## DO THIS
Using the material below, print the line that contains "return nut_shell() - flutes(flute_angle)", the line that contains "obj.data.transform(world)", and every line in between, exactly and nothing else.

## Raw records
- - - - -
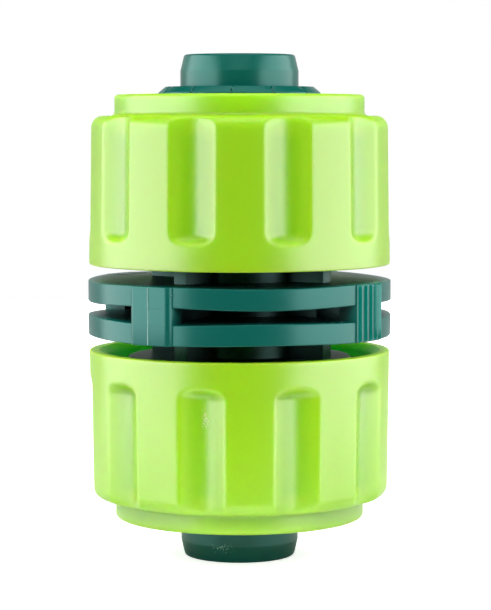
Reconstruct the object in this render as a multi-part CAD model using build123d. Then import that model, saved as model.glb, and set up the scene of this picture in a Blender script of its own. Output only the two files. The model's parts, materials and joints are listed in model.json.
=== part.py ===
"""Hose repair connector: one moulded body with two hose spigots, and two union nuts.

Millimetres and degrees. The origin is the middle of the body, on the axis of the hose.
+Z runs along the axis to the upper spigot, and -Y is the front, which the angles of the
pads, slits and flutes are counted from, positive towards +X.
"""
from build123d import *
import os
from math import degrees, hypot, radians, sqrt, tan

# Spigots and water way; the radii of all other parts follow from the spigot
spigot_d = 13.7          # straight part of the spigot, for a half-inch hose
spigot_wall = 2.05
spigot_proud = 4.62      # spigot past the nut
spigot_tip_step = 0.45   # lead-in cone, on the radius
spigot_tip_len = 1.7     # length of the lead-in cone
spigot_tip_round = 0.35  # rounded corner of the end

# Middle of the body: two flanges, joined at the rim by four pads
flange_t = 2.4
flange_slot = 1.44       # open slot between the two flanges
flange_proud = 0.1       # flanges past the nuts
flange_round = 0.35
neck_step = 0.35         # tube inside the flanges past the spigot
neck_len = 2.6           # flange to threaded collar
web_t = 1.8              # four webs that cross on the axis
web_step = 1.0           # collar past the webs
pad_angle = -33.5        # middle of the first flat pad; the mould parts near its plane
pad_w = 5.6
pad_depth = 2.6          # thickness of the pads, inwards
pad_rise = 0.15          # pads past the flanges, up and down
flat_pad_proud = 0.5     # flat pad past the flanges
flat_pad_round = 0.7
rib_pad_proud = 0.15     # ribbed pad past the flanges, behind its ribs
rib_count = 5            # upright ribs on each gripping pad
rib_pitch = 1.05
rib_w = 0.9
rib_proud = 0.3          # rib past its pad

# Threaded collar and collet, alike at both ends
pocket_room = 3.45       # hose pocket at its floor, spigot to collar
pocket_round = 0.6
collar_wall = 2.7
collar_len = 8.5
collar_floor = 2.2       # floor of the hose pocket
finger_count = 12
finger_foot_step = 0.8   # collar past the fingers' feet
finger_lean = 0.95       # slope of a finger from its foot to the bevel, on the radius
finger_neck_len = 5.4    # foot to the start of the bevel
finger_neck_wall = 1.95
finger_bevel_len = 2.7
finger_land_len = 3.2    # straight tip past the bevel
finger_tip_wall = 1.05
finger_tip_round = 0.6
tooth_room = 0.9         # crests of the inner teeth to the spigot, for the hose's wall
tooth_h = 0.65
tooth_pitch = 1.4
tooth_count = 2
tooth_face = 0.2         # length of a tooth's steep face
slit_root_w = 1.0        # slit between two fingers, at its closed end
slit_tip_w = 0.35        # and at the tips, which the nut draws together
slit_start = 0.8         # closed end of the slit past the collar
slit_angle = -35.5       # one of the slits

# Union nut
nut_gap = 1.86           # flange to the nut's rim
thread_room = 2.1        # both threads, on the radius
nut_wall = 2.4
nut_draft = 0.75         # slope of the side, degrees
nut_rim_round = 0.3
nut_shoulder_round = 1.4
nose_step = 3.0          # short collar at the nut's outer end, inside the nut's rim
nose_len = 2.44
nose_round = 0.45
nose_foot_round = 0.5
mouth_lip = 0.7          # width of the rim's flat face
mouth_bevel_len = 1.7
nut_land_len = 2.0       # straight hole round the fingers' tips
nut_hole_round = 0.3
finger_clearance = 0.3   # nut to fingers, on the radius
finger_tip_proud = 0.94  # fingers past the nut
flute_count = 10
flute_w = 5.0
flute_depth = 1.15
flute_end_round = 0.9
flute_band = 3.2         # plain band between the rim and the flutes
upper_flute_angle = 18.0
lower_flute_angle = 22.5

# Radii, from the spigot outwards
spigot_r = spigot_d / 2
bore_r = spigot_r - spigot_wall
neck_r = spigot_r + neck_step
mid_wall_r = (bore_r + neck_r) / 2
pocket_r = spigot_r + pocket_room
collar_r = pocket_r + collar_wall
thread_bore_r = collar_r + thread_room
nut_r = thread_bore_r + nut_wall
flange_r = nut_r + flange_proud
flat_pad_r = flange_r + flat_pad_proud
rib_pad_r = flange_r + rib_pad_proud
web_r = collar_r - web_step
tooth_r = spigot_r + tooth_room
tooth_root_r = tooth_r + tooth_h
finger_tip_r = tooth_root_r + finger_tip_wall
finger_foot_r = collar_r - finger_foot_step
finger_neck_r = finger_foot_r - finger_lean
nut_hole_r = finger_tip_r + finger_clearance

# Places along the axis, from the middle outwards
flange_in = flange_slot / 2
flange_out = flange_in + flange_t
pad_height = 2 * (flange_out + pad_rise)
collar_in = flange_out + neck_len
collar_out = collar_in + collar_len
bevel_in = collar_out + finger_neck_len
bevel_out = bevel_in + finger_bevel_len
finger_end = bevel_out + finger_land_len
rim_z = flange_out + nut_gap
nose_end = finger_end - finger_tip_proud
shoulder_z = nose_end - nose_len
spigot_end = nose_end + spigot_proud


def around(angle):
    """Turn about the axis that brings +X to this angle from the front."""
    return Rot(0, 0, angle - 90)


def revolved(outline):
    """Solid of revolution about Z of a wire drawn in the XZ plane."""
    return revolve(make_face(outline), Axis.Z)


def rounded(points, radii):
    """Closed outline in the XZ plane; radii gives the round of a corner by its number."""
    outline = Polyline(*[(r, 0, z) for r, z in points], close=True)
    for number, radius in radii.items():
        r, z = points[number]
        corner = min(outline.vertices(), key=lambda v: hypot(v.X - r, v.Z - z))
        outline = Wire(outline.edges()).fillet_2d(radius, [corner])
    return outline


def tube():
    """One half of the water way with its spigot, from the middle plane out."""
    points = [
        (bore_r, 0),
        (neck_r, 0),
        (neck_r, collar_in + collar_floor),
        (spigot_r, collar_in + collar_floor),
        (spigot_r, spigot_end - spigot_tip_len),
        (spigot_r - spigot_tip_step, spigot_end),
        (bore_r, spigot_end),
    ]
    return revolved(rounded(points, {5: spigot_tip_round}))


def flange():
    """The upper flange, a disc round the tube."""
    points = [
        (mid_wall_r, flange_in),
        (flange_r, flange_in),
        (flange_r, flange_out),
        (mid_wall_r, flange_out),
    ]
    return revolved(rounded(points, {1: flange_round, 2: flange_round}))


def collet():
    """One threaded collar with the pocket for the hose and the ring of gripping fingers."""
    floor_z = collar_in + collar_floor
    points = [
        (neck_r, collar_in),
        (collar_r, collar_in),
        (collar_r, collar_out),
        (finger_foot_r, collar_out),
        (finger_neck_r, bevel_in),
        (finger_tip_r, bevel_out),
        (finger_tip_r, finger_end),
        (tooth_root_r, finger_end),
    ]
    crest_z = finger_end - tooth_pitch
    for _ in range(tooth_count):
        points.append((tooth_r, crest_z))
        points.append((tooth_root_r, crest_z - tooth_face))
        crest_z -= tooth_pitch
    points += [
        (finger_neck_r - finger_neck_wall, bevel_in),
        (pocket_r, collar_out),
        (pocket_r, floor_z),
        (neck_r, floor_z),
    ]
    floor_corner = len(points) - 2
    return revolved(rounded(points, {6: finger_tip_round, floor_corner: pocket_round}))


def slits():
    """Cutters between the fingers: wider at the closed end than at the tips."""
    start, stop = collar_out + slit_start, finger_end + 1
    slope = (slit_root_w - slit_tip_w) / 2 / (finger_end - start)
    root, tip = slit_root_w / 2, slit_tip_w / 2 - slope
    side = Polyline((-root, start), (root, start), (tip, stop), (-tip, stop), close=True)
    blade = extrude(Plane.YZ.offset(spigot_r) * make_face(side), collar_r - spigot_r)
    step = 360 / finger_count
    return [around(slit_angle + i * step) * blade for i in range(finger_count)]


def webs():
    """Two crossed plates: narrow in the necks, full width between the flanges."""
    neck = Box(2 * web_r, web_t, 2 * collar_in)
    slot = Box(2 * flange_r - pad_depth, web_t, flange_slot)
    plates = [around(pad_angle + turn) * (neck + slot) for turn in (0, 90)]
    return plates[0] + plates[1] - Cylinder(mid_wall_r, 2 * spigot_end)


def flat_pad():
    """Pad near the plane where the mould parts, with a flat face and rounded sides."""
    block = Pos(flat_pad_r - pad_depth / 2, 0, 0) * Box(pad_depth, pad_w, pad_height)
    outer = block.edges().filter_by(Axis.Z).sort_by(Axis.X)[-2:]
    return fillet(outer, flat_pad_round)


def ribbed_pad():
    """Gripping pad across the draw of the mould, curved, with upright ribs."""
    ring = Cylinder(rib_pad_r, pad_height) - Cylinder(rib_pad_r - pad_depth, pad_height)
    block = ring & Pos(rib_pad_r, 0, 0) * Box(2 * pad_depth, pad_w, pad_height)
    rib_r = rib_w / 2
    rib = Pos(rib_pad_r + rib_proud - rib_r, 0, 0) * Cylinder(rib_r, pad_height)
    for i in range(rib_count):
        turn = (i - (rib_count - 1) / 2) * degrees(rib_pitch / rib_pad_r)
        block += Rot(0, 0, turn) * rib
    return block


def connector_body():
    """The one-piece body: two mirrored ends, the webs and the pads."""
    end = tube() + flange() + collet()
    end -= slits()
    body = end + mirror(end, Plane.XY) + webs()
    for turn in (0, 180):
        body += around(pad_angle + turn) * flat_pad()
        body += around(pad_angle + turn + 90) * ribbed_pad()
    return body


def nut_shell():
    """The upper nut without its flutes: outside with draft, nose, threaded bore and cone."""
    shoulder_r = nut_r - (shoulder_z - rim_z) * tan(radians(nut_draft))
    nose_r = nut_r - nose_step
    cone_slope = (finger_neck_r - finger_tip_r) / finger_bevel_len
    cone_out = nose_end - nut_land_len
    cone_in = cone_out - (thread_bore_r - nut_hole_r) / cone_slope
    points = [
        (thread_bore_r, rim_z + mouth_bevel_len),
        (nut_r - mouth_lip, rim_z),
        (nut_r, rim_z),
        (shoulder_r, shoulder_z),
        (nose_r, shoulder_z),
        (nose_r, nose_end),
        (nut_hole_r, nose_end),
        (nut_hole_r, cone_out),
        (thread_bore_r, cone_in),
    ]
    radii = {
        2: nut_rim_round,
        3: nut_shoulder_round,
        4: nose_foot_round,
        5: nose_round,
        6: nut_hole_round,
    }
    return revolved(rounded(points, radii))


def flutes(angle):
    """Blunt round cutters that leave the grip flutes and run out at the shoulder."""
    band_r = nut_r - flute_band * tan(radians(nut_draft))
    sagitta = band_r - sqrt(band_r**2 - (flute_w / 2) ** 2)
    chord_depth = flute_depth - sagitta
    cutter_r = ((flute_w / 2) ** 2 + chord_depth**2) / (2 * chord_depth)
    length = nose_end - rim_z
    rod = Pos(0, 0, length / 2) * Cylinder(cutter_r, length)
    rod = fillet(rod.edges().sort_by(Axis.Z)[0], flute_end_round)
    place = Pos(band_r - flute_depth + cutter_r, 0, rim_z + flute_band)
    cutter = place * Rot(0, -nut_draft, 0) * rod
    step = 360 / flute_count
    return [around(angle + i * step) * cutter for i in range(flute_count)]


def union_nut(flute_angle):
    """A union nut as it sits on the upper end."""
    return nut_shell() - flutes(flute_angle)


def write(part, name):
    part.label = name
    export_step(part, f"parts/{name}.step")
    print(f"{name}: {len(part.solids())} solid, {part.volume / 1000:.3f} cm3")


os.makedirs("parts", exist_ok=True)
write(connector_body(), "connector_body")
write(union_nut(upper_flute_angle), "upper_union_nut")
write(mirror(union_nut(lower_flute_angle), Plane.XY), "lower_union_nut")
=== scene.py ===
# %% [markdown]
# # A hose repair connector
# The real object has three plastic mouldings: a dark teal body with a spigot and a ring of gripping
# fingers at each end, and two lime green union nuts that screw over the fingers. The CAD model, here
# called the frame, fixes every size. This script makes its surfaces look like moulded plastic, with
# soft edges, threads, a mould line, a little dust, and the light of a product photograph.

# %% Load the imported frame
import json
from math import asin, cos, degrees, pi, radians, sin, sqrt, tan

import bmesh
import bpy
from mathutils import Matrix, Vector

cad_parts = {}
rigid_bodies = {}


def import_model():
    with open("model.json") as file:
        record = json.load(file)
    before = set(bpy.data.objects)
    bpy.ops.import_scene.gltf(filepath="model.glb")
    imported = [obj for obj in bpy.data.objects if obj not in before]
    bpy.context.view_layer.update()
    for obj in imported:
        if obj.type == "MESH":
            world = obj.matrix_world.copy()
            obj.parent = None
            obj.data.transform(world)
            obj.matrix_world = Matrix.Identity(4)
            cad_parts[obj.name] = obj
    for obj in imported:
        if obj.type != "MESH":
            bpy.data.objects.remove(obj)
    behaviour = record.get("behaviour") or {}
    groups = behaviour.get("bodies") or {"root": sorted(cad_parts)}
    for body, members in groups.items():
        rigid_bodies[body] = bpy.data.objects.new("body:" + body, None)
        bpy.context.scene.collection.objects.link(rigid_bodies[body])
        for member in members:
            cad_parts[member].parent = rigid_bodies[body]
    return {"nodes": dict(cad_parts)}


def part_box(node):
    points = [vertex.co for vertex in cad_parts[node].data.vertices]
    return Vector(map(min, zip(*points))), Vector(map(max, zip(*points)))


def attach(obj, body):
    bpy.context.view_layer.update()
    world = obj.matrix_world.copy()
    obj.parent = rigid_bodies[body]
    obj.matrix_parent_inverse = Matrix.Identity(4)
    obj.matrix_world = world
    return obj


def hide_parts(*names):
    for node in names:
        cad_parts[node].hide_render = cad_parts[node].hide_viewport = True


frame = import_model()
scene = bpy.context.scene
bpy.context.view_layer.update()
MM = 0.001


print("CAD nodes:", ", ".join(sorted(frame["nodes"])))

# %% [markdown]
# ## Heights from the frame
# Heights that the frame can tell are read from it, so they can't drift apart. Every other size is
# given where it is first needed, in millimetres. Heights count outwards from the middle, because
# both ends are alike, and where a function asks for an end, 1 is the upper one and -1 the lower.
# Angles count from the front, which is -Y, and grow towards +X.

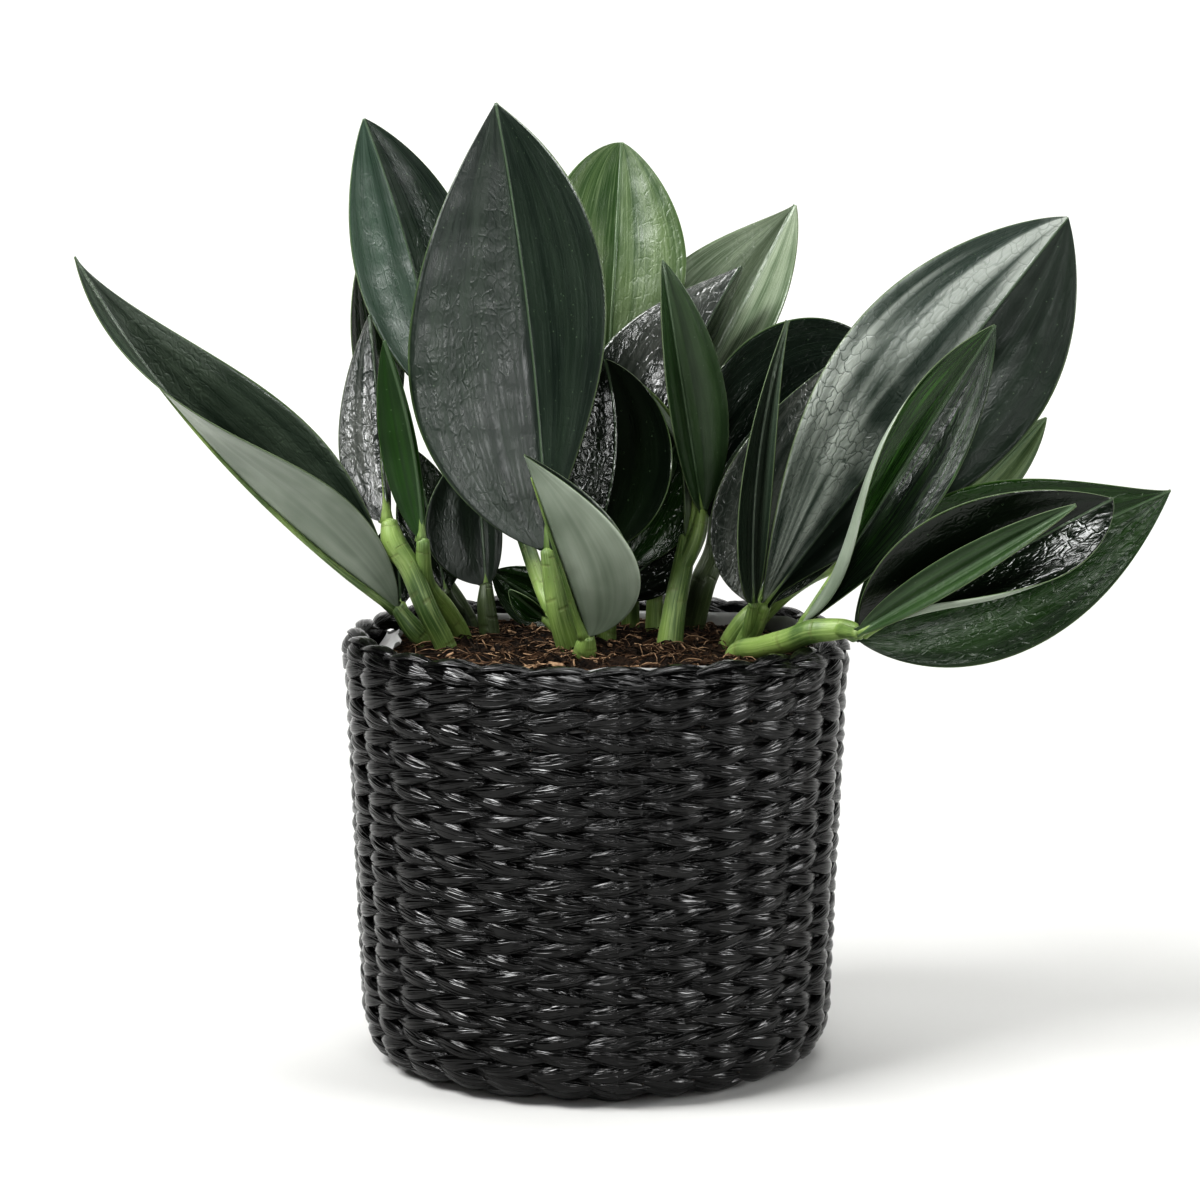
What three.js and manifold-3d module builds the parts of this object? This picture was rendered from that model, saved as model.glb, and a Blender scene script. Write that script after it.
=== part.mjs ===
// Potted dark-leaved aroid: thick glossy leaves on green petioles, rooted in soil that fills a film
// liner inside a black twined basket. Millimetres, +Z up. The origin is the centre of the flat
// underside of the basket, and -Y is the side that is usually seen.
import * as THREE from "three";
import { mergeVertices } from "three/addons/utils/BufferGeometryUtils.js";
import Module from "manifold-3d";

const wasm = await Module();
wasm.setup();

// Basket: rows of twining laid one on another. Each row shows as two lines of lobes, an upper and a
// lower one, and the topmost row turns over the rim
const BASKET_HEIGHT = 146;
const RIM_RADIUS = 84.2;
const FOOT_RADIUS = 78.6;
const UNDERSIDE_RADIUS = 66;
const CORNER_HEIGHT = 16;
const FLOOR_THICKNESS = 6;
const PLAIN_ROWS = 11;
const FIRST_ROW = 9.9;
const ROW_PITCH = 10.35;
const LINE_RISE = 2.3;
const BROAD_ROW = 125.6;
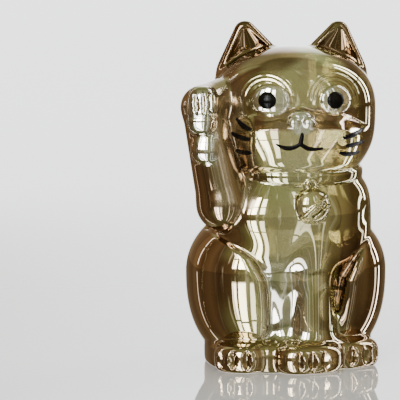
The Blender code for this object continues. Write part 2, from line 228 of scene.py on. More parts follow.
- - - - -
## COMPLETE OUTPUT
    return nut_shell() - flutes(flute_angle)


def write(part, name):
    part.label = name
    export_step(part, f"parts/{name}.step")
    print(f"{name}: {len(part.solids())} solid, {part.volume / 1000:.3f} cm3")


os.makedirs("parts", exist_ok=True)
write(connector_body(), "connector_body")
write(union_nut(upper_flute_angle), "upper_union_nut")
write(mirror(union_nut(lower_flute_angle), Plane.XY), "lower_union_nut")
=== scene.py ===
# %% [markdown]
# # A hose repair connector
# The real object has three plastic mouldings: a dark teal body with a spigot and a ring of gripping
# fingers at each end, and two lime green union nuts that screw over the fingers. The CAD model, here
# called the frame, fixes every size. This script makes its surfaces look like moulded plastic, with
# soft edges, threads, a mould line, a little dust, and the light of a product photograph.

# %% Load the imported frame
import json
from math import asin, cos, degrees, pi, radians, sin, sqrt, tan

import bmesh
import bpy
from mathutils import Matrix, Vector

cad_parts = {}
rigid_bodies = {}


def import_model():
    with open("model.json") as file:
        record = json.load(file)
    before = set(bpy.data.objects)
    bpy.ops.import_scene.gltf(filepath="model.glb")
    imported = [obj for obj in bpy.data.objects if obj not in before]
    bpy.context.view_layer.update()
    for obj in imported:
        if obj.type == "MESH":
            world = obj.matrix_world.copy()
            obj.parent = None
            obj.data.transform(world)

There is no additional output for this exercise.